[start]
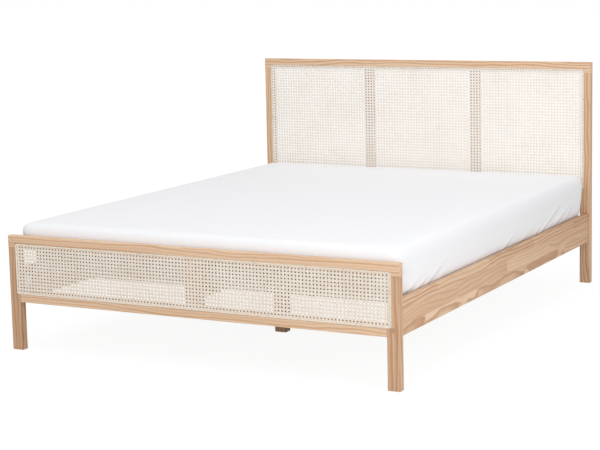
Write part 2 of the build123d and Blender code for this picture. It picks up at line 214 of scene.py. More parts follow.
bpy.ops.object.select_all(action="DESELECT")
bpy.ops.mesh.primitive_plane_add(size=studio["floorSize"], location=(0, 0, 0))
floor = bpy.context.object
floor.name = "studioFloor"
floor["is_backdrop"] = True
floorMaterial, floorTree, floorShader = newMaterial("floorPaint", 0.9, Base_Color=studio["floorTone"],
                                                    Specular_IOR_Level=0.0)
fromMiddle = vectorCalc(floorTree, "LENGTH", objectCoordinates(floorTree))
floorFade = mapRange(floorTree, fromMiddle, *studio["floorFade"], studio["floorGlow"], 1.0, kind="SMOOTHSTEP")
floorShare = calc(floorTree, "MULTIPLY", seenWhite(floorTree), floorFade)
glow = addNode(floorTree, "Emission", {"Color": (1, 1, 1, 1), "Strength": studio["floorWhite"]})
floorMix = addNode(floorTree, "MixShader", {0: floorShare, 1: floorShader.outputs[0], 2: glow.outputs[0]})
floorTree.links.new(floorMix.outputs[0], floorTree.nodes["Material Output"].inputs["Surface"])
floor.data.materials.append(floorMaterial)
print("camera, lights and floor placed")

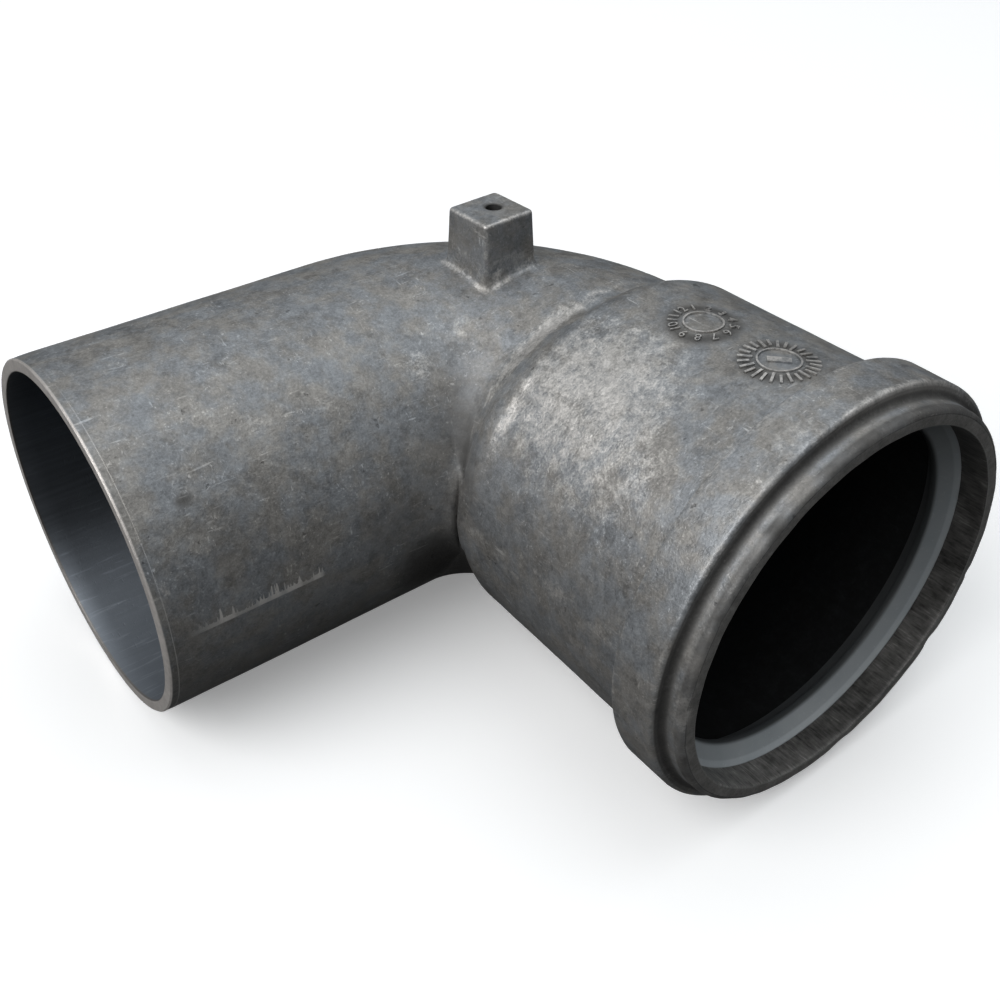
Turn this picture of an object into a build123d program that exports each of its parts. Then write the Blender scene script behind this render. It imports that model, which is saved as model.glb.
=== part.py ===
[end]
▸ **EXERCISE REQUIREMENTS**: Your task is to output all of the data above word for word.

▸ **CORRECT RESULT**:
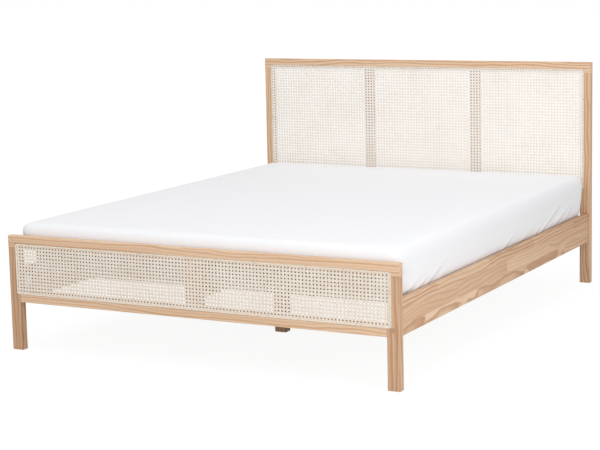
Write part 2 of the build123d and Blender code for this picture. It picks up at line 214 of scene.py. More parts follow.
bpy.ops.object.select_all(action="DESELECT")
bpy.ops.mesh.primitive_plane_add(size=studio["floorSize"], location=(0, 0, 0))
floor = bpy.context.object
floor.name = "studioFloor"
floor["is_backdrop"] = True
floorMaterial, floorTree, floorShader = newMaterial("floorPaint", 0.9, Base_Color=studio["floorTone"],
                                                    Specular_IOR_Level=0.0)
fromMiddle = vectorCalc(floorTree, "LENGTH", objectCoordinates(floorTree))
floorFade = mapRange(floorTree, fromMiddle, *studio["floorFade"], studio["floorGlow"], 1.0, kind="SMOOTHSTEP")
floorShare = calc(floorTree, "MULTIPLY", seenWhite(floorTree), floorFade)
glow = addNode(floorTree, "Emission", {"Color": (1, 1, 1, 1), "Strength": studio["floorWhite"]})
floorMix = addNode(floorTree, "MixShader", {0: floorShare, 1: floorShader.outputs[0], 2: glow.outputs[0]})
floorTree.links.new(floorMix.outputs[0], floorTree.nodes["Material Output"].inputs["Surface"])
floor.data.materials.append(floorMaterial)
print("camera, lights and floor placed")

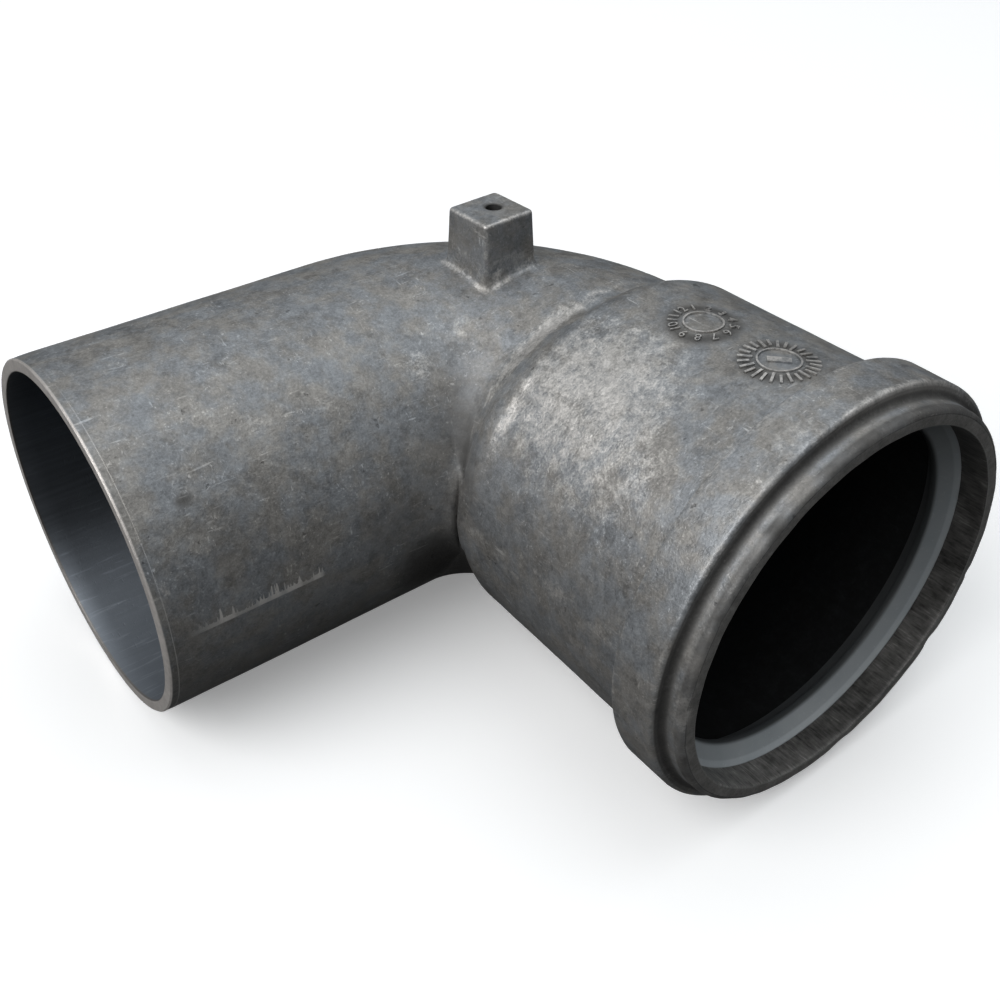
Turn this picture of an object into a build123d program that exports each of its parts. Then write the Blender scene script behind this render. It imports that model, which is saved as model.glb.
=== part.py ===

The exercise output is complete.